Taking Back Our Stolen History
Henry Ford Founds Ford Motor Company
Henry Ford Founds Ford Motor Company

Henry Ford Founds Ford Motor Company

At 39, intent on building a car for the masses, Henry founded the Ford Motor Company on June 16, 1903. It’d been seven years since he debuted his Quadricycle. Now, with new investors, including John and Horace Dodge, who believed in his goal and his skills, he raised the equivalent of $800,000 to start the new business. With shop set up on Mack Avenue in Detroit, Ford began production of the 1903 Ford Model A. Ford produced 1,708 cars at the facility before the company moved to the Piquette Avenue plant. It was there that Ford would cement his success and conquer his dream with the development of the Ford Model T. The third time was indeed the charm.

At approximately 9:30 am on this day in 1903, in Detroit, Michigan, Henry Ford and 12 investors met to sign the paperwork necessary to form a new corporation to be called Ford Motor Company. The documents were notarized and sent to the office of the Michigan Secretary of State. The papers were dated June 16, 1903, however they were not received until the next day, which is when the company was legally incorporated. Within a month, the company had its first order for the company’s new Model A. It had a two-cylinder engine that pumped out 8 horsepower and could hit speeds of up to 30 mph.
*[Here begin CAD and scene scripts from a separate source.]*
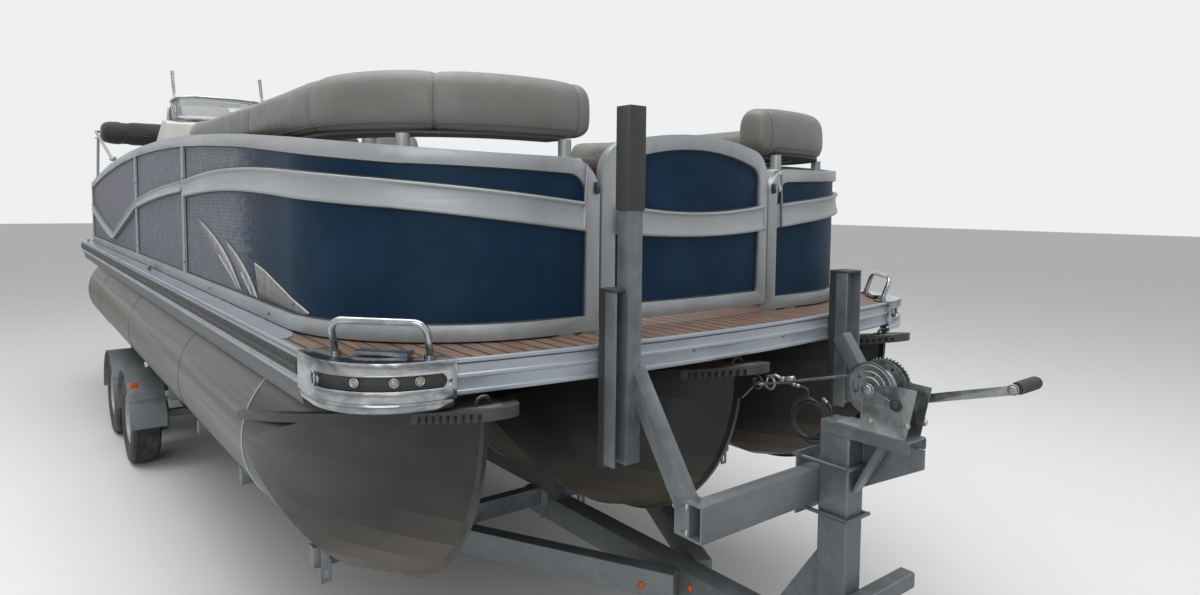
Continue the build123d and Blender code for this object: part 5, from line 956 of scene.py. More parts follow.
class BOAT_OT_bolsters(bpy.types.Operator):
    """Two long bolsters over the bow lounges, with cross seams and a welt along their feet"""
    bl_idname = "boat.bolsters"
    bl_label = "Bow bolsters"

    def execute(self, context):
        s = context.scene.boat_pads
        low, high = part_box("lounge_bolsters")
        for label, side, aft_x in BOLSTERS:
            route = beside_fence(side, BOLSTER_INSET, aft_x + 0.012, BOLSTER_END_Y)
            total = len(route) - 1
            bm = bmesh.new()
            rings = []
            for k, (place, ahead) in enumerate(route):
                share = min(1, min(k, total - k) * ROUTE_STEP / END_ROUND)
                squeeze = 0.70 + 0.30 * sqrt(1 - (1 - share) ** 2)
                rings.append(bolster_ring(place, ahead, low[2] + 0.004, high[2] - 0.004, squeeze))
            skin(bm, rings)
            body = make(f"bolster_{label}", bm, vinyl_of(s))
            pad(body, BOLSTER_VOXEL, cap=s.swell * 0.5, rounds=3)
            if side < 0:
                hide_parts("lounge_bolsters")
            reach = ROUTE_STEP * len(route) - 0.1
            stations = [route[-1 - int(far / ROUTE_STEP)] for far in s.seams if far < reach]
            self.seam(body, stations)
            keep_within(body, [a - b for a, b in zip(low, BOLSTER_ROOM[0])],
                        [a + b for a, b in zip(high, BOLSTER_ROOM[1])])
            tree = surface(body)
            mid = (low[2] + high[2]) / 2
            loops = []
            for place, ahead in stations:
                out = beside(ahead)
                loops.append(ring_on(tree, place + rise(mid), out, (0, 0, 1), 60, proud=-0.0004))
            welt(f"bolster_seams_{label}", [p for p in loops if len(p) > 40], welt_vinyl(s), radius=0.0016)
            foot = []
            for turn_side in (1, -1):
                run = []
                for place, ahead in route[4:-4]:
                    out = beside(ahead) * turn_side
                    hit = tree.ray_cast(place + rise(low[2] + 0.028) + out * 0.4, -out)[0]
                    if hit is not None:
                        run.append(hit)
                foot.append(run)
            welt(f"bolster_welt_{label}", foot, welt_vinyl(s), radius=s.welt, closed=False)
            self.board(label, route, low[2])
        return {"FINISHED"}

    def seam(self, piece, stations):
        """Draws the vinyl in towards each cross seam."""
        def pull(co, normal):
            best = min(abs((co - place).dot(ahead)) + (0 if (co - place).to_2d().length < 0.3 else 1)
                       for place, ahead in stations)
            return -normal * sum(deep * exp(-(best / reach) ** 2) for deep, reach in SEAM_DRAWS)
        push(piece, pull)

    def board(self, label, route, low_z):
        """Black board that carries a bolster on its posts."""
        bm = bmesh.new()
        rings = []
        for place, ahead in route[6:-5]:
            out = beside(ahead)
            rings.append([place + out * a + rise(low_z + b) for a, b in
                          ((-0.052, 0.008), (-0.052, -0.0005), (-0.049, -0.003), (0.049, -0.003),
                           (0.052, -0.0005), (0.052, 0.008))])
        skin(bm, rings)
        make(f"bolster_board_{label}", bm, dark_rubber("black_board"), smooth=False)


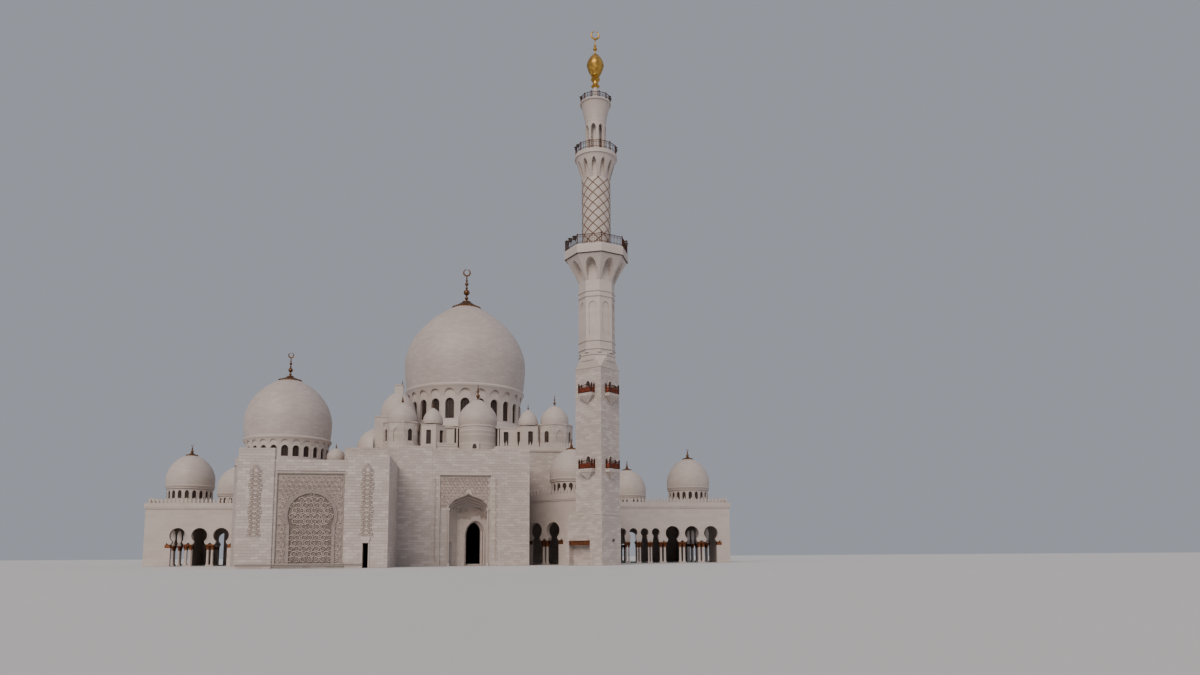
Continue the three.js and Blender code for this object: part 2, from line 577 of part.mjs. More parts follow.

Ford Motor Company soon earned a reputation for affordable, reliable, and mass produced automobiles that effectively changed the United States and many other parts of the world throughout the early 20th century. Among the most revolutionary products and procedures of the early FMC are the Model T, which was introduced in 1908 and put the world on wheels, and the moving assembly line for automobile production, which was implemented in Ford’s factories beginning five years later. Then In 1914 Ford began paying factory workers $5 per eight hour work day, an outstanding sum in those days, as it was a bump up from the previous rate of $2.34 for a nine hour day.

By today’s standards, the Model T remains one of the cheapest cars in history. For example, a Touring car in 1913 cost $600, inflation adjusted for 2013, that’s about $14,100 in 2013 dollars. By 1925, that same Touring car had reduced in price to just $260… about $3,800 in 2013 dollars!